The general procedure in Anglo-American jurisprudence is not to promulgate new procedural rules and apply them ex post facto. It's a matter of basic fairness to the litigants, so they can know and rely upon the rules. Here, they created a new rule that did not exist when the case was tried. The SCV apparently missed that class in law school.

Ken Lammers said...

You are probably right in stating that the prosecutor made a mistake. In fact, I'm sure you are since he went right out and re-indicted. It was still a dismissal.

Basically the court has made a ruling which says nolle prosequi is what other States call dismissal without prejudice and dismissal is what other States call dismissal with prejudice.
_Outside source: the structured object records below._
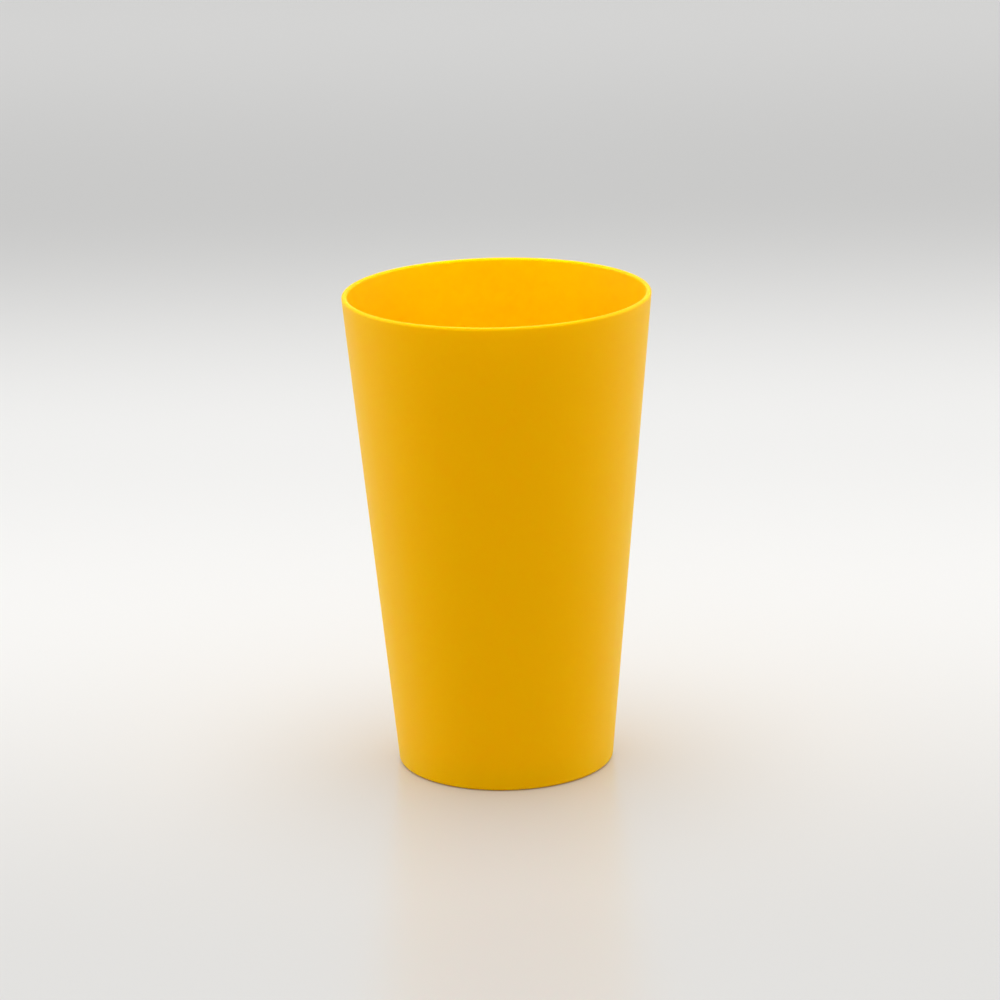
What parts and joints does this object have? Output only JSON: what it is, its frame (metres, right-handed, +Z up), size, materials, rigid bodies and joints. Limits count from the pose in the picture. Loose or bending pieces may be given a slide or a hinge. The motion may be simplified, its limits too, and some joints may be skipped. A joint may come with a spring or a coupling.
{
  "type": "reusable cup",
  "caption": "Tall one-piece plastic drinking cup with a plain tapered side, a lip rounded over its full thickness, and a ring foot around a shallow hollow underneath.",
  "frame": {"origin": "on the cup's axis, in the plane of the foot ring that touches the table", "axes": "+Z up the cup's axis, from the foot to the lip; the cup is round, so +X and +Y are any two directions across it, and the picture looks along +Y from a little above"},
  "size_m": [0.084, 0.084, 0.133],
  "materials": {
    "polypropylene": "opaque yellow, satin as it comes from the mould"
  },
  "bodies": {
    "root": {"cup": "polypropylene"}
  },
  "joints": []
}
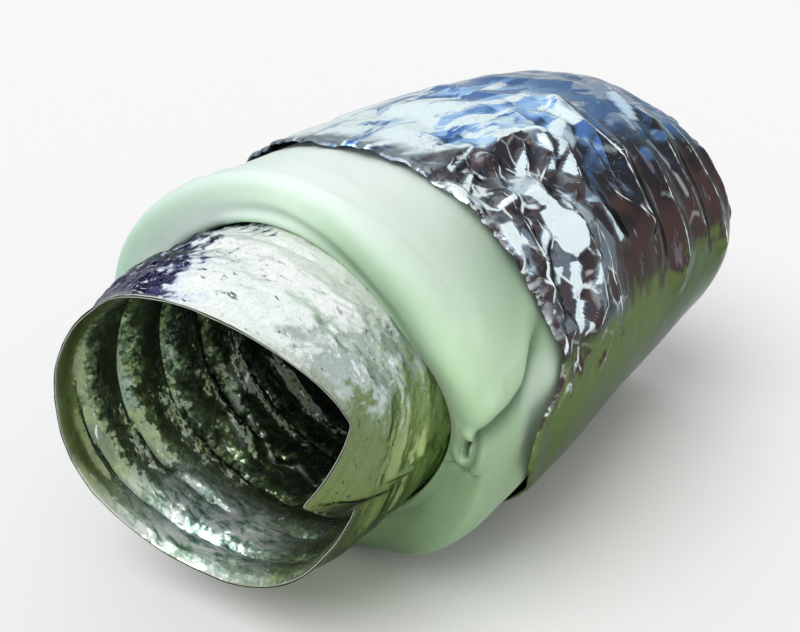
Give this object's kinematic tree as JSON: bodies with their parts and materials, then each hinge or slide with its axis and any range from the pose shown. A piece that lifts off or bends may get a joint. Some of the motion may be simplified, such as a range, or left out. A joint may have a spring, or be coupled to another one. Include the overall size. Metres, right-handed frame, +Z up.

I would say that this is generally how I've seen it treated in the trial courts. However, I am aware that there was a minority treatment in the opposite direction which tended to become more likely as the cases got more serious.

I may be over-reaching when I state that this was about the Supreme Court deciding ambiguities in the defendant's favor, but it strikes me that if this had not previously been addressed in the rules, statutes, or case law there was a built in ambiguity: what does dismissal mean?

We now know. Dismissal means the case ain't coming back.

homillerlaw said...

Interesting point on the dismissal at a PC hearing. I have long wondered what really was the point of the prelimiary hearing in Virginia law. Case law tells us it is not to be used as a discovery device, which it inevitably becomes, so far as the Commonwealth introduces witnesses. For that reason it is a benefit to the Defendant. But of what benefit is it to the prosecution when it has the ability to directly indict at the grand jury level? For the prosecution, the preliminary hearing is an unnecessary and unrequired step in the criminal process. Why waste your time exposing your witnesses and case theory to defense counsel without needing to? If this procedural quirk works its way down the totem pole, you won't see any PC hearings anymore.